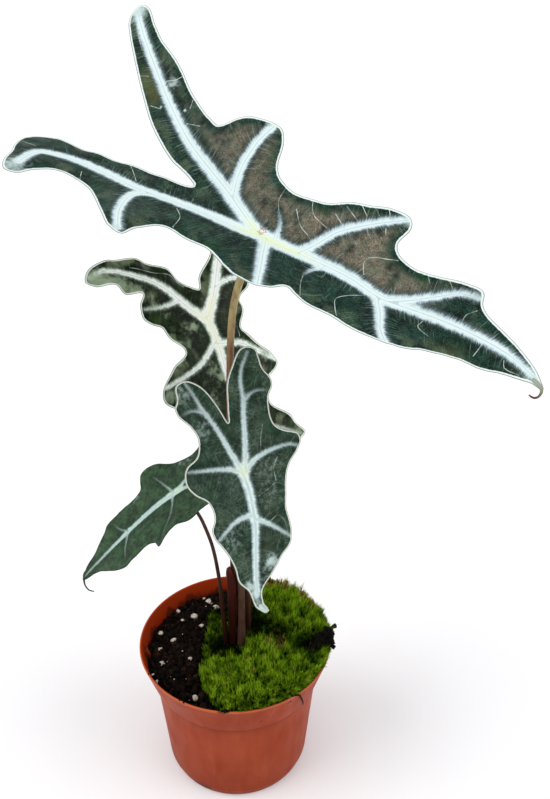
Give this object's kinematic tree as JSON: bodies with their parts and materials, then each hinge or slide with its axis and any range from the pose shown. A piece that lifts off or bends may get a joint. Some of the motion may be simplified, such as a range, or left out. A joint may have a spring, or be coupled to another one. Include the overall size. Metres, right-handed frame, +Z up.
{
  "type": "potted alocasia",
  "caption": "Young alocasia with arrow-shaped, silver-veined leaves on slender stalks, in a round terracotta-coloured nursery pot dressed with living moss.",
  "frame": {"origin": "centre of the underside of the pot, on the plane that the pot stands on", "axes": "+Z up along the pot's axis; +X to the right and +Y away from the viewer, as the plant is pictured; the largest leaf points to +X"},
  "size_m": [0.25, 0.2052, 0.4434],
  "materials": {
    "pot": "satin",
    "potting_mix": "matte",
    "moss": "matte",
    "rootstock": "matte",
    "sheath": "matte",
    "bark": "matte",
    "stalk": "satin",
    "leaf": "satin"
  },
  "bodies": {
    "root": {"pot": "pot", "potting_mix": "potting_mix", "moss_cushion": "moss", "rootstock": "rootstock", "cataphyll": "sheath", "bark_scrap": "bark", "petiole_crown": "stalk", "blade_crown": "leaf", "petiole_back": "stalk", "blade_back": "leaf", "petiole_front": "stalk", "blade_front": "leaf", "petiole_side": "stalk", "blade_side": "leaf"}
  },
  "joints": []
}
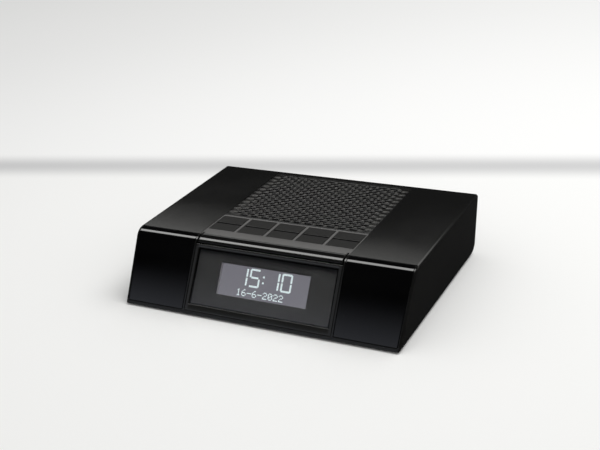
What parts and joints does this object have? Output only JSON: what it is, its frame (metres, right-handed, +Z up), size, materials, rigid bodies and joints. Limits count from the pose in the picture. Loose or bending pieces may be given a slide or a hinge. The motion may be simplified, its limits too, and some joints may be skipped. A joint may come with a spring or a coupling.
{
  "type": "tabletop radio",
  "caption": "Low tabletop clock radio with a slanted glossy front, a small matrix display, two rows of keys, a snooze bar and a slotted speaker grille.",
  "frame": {"origin": "on the surface it stands on, under the middle of the housing's outline", "axes": "+Z up, the display faces -Y, +X to the right of someone who reads the display"},
  "size_m": [0.1798, 0.136, 0.04],
  "materials": {
    "shell_satin": "satin black moulded plastic with a very fine grain",
    "base_satin": "satin black moulded plastic",
    "panel_gloss": "high gloss black",
    "bezel_satin": "semi-gloss black",
    "bar_gloss": "semi-gloss black",
    "lens_clear": "clear flat window with a fine anti-glare surface",
    "mask_print": "dark grey printed surround",
    "holder_grey": "plain grey plastic",
    "lcd_glass": "matrix display with pale lit dots",
    "light_guide": "white diffuser",
    "circuit_board": "green solder mask",
    "key_satin": "satin charcoal plastic",
    "frame_satin": "satin dark grey plastic",
    "switch_black": "black moulded switch case",
    "plunger_brown": "brown moulded plunger",
    "grille_satin": "satin black moulded plastic",
    "cloth_black": "thin black acoustic cloth",
    "foam_black": "black foam",
    "basket_steel": "black painted pressed steel",
    "steel_zinc": "zinc plated steel",
    "ferrite": "dark ferrite",
    "paper_cone": "black pressed paper",
    "surround_rubber": "soft black rubber",
    "coil_copper": "copper winding",
    "spider_cloth": "resin treated cloth",
    "shield_tin": "tinned steel can",
    "chip_black": "black moulded package",
    "capacitor_sleeve": "dark sleeve",
    "jack_black": "black moulded socket",
    "ribbon_white": "white flat flexible cable",
    "wire_red": "wire insulation",
    "screw_zinc": "zinc plated steel",
    "foot_rubber": "black rubber"
  },
  "bodies": {
    "housing": {"top_cover": "shell_satin", "base_cover": "base_satin", "front_panel_left": "panel_gloss", "front_panel_right": "panel_gloss", "display_bezel": "bezel_satin", "display_lens": "lens_clear", "lens_mask": "mask_print", "lcd_holder": "holder_grey", "lcd_cell": "lcd_glass", "lcd_backlight": "light_guide", "display_board": "circuit_board", "display_screws": "screw_zinc", "key_frame": "frame_satin", "key_board": "circuit_board", "tact_switches": "switch_black", "speaker_grille": "grille_satin", "grille_cloth": "cloth_black", "speaker_gasket": "foam_black", "speaker_basket": "basket_steel", "speaker_surround": "surround_rubber", "speaker_cone": "paper_cone", "dust_cap": "paper_cone", "voice_coil": "coil_copper", "spider": "spider_cloth", "speaker_magnet": "ferrite", "speaker_pole_pieces": "steel_zinc", "main_board": "circuit_board", "tuner_shield": "shield_tin", "board_chips": "chip_black", "capacitors": "capacitor_sleeve", "dc_jack": "jack_black", "headphone_jack": "jack_black", "aerial_grommet": "foot_rubber", "ribbon_cables": "ribbon_white", "speaker_leads": "wire_red", "feet": "foot_rubber", "cover_screws": "screw_zinc", "small_screws": "screw_zinc"},
    "snooze_bar": {"snooze_bar": "bar_gloss", "snooze_plungers": "plunger_brown"},
    "key_rear_1": {"key_rear_1": "key_satin", "plunger_rear_1": "plunger_brown"},
    "key_rear_2": {"key_rear_2": "key_satin", "plunger_rear_2": "plunger_brown"},
    "key_rear_3": {"key_rear_3": "key_satin", "plunger_rear_3": "plunger_brown"},
    "key_rear_4": {"key_rear_4": "key_satin", "plunger_rear_4": "plunger_brown"},
    "key_rear_5": {"key_rear_5": "key_satin", "plunger_rear_5": "plunger_brown"},
    "key_front_1": {"key_front_1": "key_satin", "plunger_front_1": "plunger_brown"},
    "key_front_2": {"key_front_2": "key_satin", "plunger_front_2": "plunger_brown"},
    "key_front_3": {"key_front_3": "key_satin", "plunger_front_3": "plunger_brown"},
    "key_front_4": {"key_front_4": "key_satin", "plunger_front_4": "plunger_brown"},
    "key_front_5": {"key_front_5": "key_satin", "plunger_front_5": "plunger_brown"}
  },
  "joints": [
    {"name": "press_snooze", "type": "slide", "parent": "housing", "child": "snooze_bar", "axis": [0, 0, -1], "range_m": [0, 0.0005], "stiffness_N_per_m": 900, "springref_m": -0.0005},
    {"name": "press_rear_1", "type": "slide", "parent": "housing", "child": "key_rear_1", "axis": [0, 0, -1], "range_m": [0, 0.0005], "stiffness_N_per_m": 600, "springref_m": -0.0005},
    {"name": "press_rear_2", "type": "slide", "parent": "housing", "child": "key_rear_2", "axis": [0, 0, -1], "range_m": [0, 0.0005], "stiffness_N_per_m": 600, "springref_m": -0.0005},
    {"name": "press_rear_3", "type": "slide", "parent": "housing", "child": "key_rear_3", "axis": [0, 0, -1], "range_m": [0, 0.0005], "stiffness_N_per_m": 600, "springref_m": -0.0005},
    {"name": "press_rear_4", "type": "slide", "parent": "housing", "child": "key_rear_4", "axis": [0, 0, -1], "range_m": [0, 0.0005], "stiffness_N_per_m": 600, "springref_m": -0.0005},
    {"name": "press_rear_5", "type": "slide", "parent": "housing", "child": "key_rear_5", "axis": [0, 0, -1], "range_m": [0, 0.0005], "stiffness_N_per_m": 600, "springref_m": -0.0005},
    {"name": "press_front_1", "type": "slide", "parent": "housing", "child": "key_front_1", "axis": [0, 0, -1], "range_m": [0, 0.0005], "stiffness_N_per_m": 600, "springref_m": -0.0005},
    {"name": "press_front_2", "type": "slide", "parent": "housing", "child": "key_front_2", "axis": [0, 0, -1], "range_m": [0, 0.0005], "stiffness_N_per_m": 600, "springref_m": -0.0005},
    {"name": "press_front_3", "type": "slide", "parent": "housing", "child": "key_front_3", "axis": [0, 0, -1], "range_m": [0, 0.0005], "stiffness_N_per_m": 600, "springref_m": -0.0005},
    {"name": "press_front_4", "type": "slide", "parent": "housing", "child": "key_front_4", "axis": [0, 0, -1], "range_m": [0, 0.0005], "stiffness_N_per_m": 600, "springref_m": -0.0005},
    {"name": "press_front_5", "type": "slide", "parent": "housing", "child": "key_front_5", "axis": [0, 0, -1], "range_m": [0, 0.0005], "stiffness_N_per_m": 600, "springref_m": -0.0005}
  ]
}
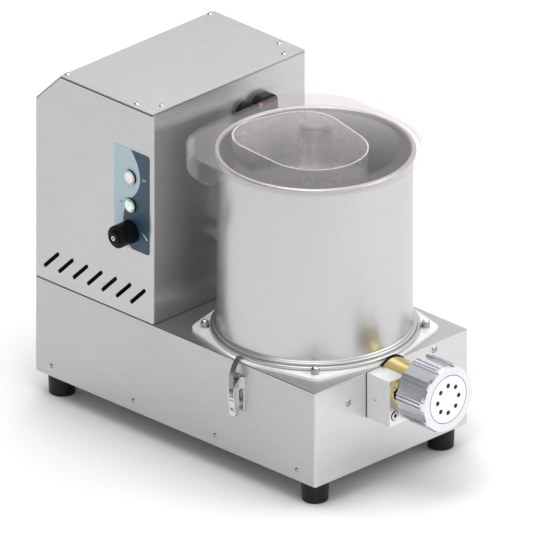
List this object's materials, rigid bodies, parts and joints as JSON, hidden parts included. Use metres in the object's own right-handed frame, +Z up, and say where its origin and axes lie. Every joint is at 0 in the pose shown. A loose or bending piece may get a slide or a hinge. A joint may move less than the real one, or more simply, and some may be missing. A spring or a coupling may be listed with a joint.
{
  "type": "electric pasta maker",
  "caption": "Steel electric pasta maker with a drive tower, a round bowl under a clear lid, a kneading tub, and an auger that pushes dough through a die held by a ring nut",
  "frame": {"origin": "middle of the bounding box's underside, on the surface that the four feet stand on", "axes": "+Z up; -Y is the front, where the ring nut and the die are; +Y is the back of the drive tower; -X is the side with the controls"},
  "size_m": [0.3046, 0.5896, 0.4364],
  "materials": {
    "base_steel": "brushed",
    "tower_steel": "brushed",
    "bright_steel": "polished",
    "bowl_steel": "polished",
    "satin_steel": "satin",
    "screw_steel": "satin",
    "foot_rubber": "matt",
    "label": "printed",
    "white_cap": "glossy",
    "green_ring": "glossy",
    "black_plastic": "matt",
    "clear_plastic": "clear",
    "red_lens": "glossy",
    "brass": "machined",
    "gasket": "matt",
    "die_white": "satin",
    "nut_metal": "satin",
    "gear_steel": "machined",
    "frame_metal": "painted",
    "motor_metal": "painted",
    "board_green": "matt"
  },
  "bodies": {
    "machine": {"base_housing": "base_steel", "bottom_plate": "base_steel", "foot_front_left": "foot_rubber", "foot_front_right": "foot_rubber", "foot_back_left": "foot_rubber", "foot_back_right": "foot_rubber", "tower_shell": "tower_steel", "top_cover": "tower_steel", "cover_screws": "screw_steel", "side_screws": "screw_steel", "control_label": "label", "off_bezel": "bright_steel", "on_bezel": "bright_steel", "on_light_ring": "green_ring", "speed_control": "black_plastic", "bowl": "bowl_steel", "bowl_flange": "bright_steel", "flange_screws": "screw_steel", "kneading_tub": "satin_steel", "trough": "satin_steel", "interlock_housing": "black_plastic", "interlock_lens": "red_lens", "latch_base_left": "bright_steel", "latch_base_right": "bright_steel", "barrel": "brass", "barrel_collar": "brass", "bracket_gasket": "gasket", "head_bracket": "satin_steel", "bracket_screws": "screw_steel", "collar_screw": "brass", "auger_bearing": "brass", "mixer_sleeve": "satin_steel", "drive_frame": "frame_metal", "motor": "motor_metal", "control_board": "board_green", "cable_gland": "black_plastic"},
    "off_button": {"off_button": "white_cap"},
    "on_button": {"on_button": "bright_steel"},
    "speed_knob": {"speed_knob": "black_plastic", "knob_insert": "bright_steel"},
    "lid": {"lid": "clear_plastic", "lid_knob": "clear_plastic"},
    "latch_lever_left": {"latch_lever_left": "bright_steel"},
    "latch_hook_left": {"latch_hook_left": "satin_steel"},
    "latch_lever_right": {"latch_lever_right": "bright_steel"},
    "latch_hook_right": {"latch_hook_right": "satin_steel"},
    "die": {"die_plate": "die_white"},
    "nut": {"ring_nut": "nut_metal"},
    "auger_unit": {"auger": "satin_steel", "auger_shaft": "satin_steel", "auger_gear": "gear_steel"},
    "mixer_unit": {"mixing_arm": "satin_steel", "mixer_gear": "gear_steel"},
    "motor_rotor": {"drive_pinion": "gear_steel"}
  },
  "joints": [
    {"name": "off_button_press", "type": "slide", "parent": "machine", "child": "off_button", "axis": [1, 0, 0], "range_m": [0, 0.002], "stiffness_N_per_m": 500, "springref_m": -0.002},
    {"name": "on_button_press", "type": "slide", "parent": "machine", "child": "on_button", "axis": [1, 0, 0], "range_m": [0, 0.002], "stiffness_N_per_m": 500, "springref_m": -0.002},
    {"name": "knob_turn", "type": "hinge", "parent": "machine", "child": "speed_knob", "pos_m": [-0.1212, 0.11505, 0.2675], "axis": [1, 0, 0], "range_deg": [0, 270]},
    {"name": "lid_lift", "type": "slide", "parent": "machine", "child": "lid", "axis": [0, 0, 1], "range_m": [0, 0.12]},
    {"name": "lever_left", "type": "hinge", "parent": "machine", "child": "latch_lever_left", "pos_m": [-0.1277, -0.06825, 0.1295], "axis": [0, 1, 0], "range_deg": [0, 90]},
    {"name": "hook_left", "type": "hinge", "parent": "latch_lever_left", "child": "latch_hook_left", "pos_m": [-0.1306, -0.06825, 0.11786], "axis": [0, 1, 0], "range_deg": [-115, 1]},
    {"name": "lever_right", "type": "hinge", "parent": "machine", "child": "latch_lever_right", "pos_m": [0.1453, -0.06825, 0.1295], "axis": [0, -1, 0], "range_deg": [0, 90]},
    {"name": "hook_right", "type": "hinge", "parent": "latch_lever_right", "child": "latch_hook_right", "pos_m": [0.1482, -0.06825, 0.11786], "axis": [0, -1, 0], "range_deg": [-115, 1]},
    {"name": "die_slide", "type": "slide", "parent": "machine", "child": "die", "axis": [0, -1, 0], "range_m": [0, 0.035]},
    {"name": "nut_turn", "type": "hinge", "parent": "die", "child": "nut", "pos_m": [0.0088, -0.26825, 0.1363], "axis": [0, -1, 0], "range_deg": [0, 1530]},
    {"name": "auger_spin", "type": "hinge", "parent": "machine", "child": "auger_unit", "pos_m": [0.0088, -0.19825, 0.1363], "axis": [0, -1, 0], "continuous": true},
    {"name": "mixer_spin", "type": "hinge", "parent": "machine", "child": "mixer_unit", "pos_m": [0.0088, 0.10025, 0.2323], "axis": [0, -1, 0], "continuous": true},
    {"name": "motor_spin", "type": "hinge", "parent": "machine", "child": "motor_rotor", "pos_m": [0.0088, 0.10025, 0.3043], "axis": [0, -1, 0], "continuous": true}
  ],
  "couplings": [
    {"joint": "hook_left", "follows": "lever_left", "ratio": -1.25},
    {"joint": "hook_right", "follows": "lever_right", "ratio": -1.25},
    {"joint": "die_slide", "follows": "nut_turn", "m_per_rad": 0.0012732},
    {"joint": "mixer_spin", "follows": "auger_spin", "ratio": -1},
    {"joint": "motor_spin", "follows": "auger_spin", "ratio": 2}
  ]
}
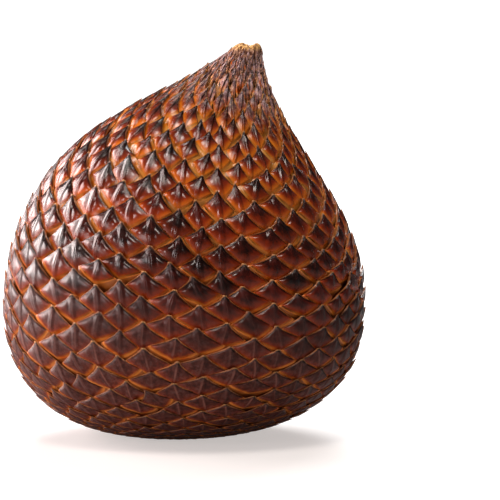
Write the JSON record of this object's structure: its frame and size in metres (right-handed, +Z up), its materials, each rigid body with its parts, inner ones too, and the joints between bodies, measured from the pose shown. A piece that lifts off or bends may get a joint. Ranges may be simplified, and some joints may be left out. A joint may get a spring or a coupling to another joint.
{
  "type": "snake fruit",
  "caption": "Whole snake fruit (salak): a round body under overlapping pointed scales, drawn up to a leaning, level-cut stalk end, standing on a small flat spot.",
  "frame": {"origin": "on the plane the fruit stands on, under the middle of its bounding box", "axes": "+Z up from the flat spot to the stalk end, +X to the side the stalk end leans to"},
  "size_m": [0.0612, 0.0612, 0.0659],
  "materials": {
    "scaly_skin": "glossy dark red-brown scales with orange-brown margins, drier and greyer at the points and the stalk end"
  },
  "bodies": {
    "root": {"snake_fruit": "scaly_skin"}
  },
  "joints": []
}
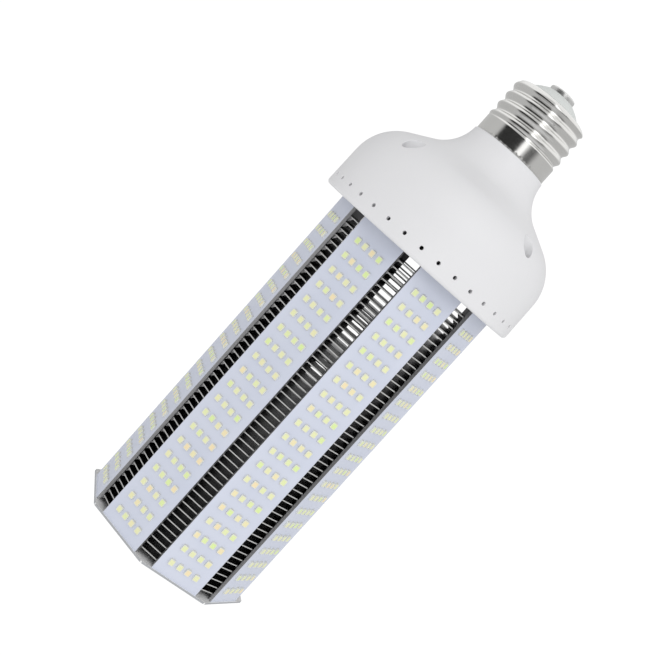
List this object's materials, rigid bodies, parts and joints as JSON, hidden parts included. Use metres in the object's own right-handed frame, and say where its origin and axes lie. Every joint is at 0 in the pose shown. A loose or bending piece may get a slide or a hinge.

● Task
Only lines with "lifts" are wanted here; list each of them.

● Output below
Give this object's kinematic tree as JSON: bodies with their parts and materials, then each hinge or slide with its axis and any range from the pose shown. A piece that lifts off or bends may get a joint. Some of the motion may be simplified, such as a range, or left out. A joint may have a spring, or be coupled to another one. Include the overall size. Metres, right-handed frame, +Z up.
Write the JSON record of this object's structure: its frame and size in metres (right-handed, +Z up), its materials, each rigid body with its parts, inner ones too, and the joints between bodies, measured from the pose shown. A piece that lifts off or bends may get a joint. Ranges may be simplified, and some joints may be left out. A joint may get a spring or a coupling to another joint.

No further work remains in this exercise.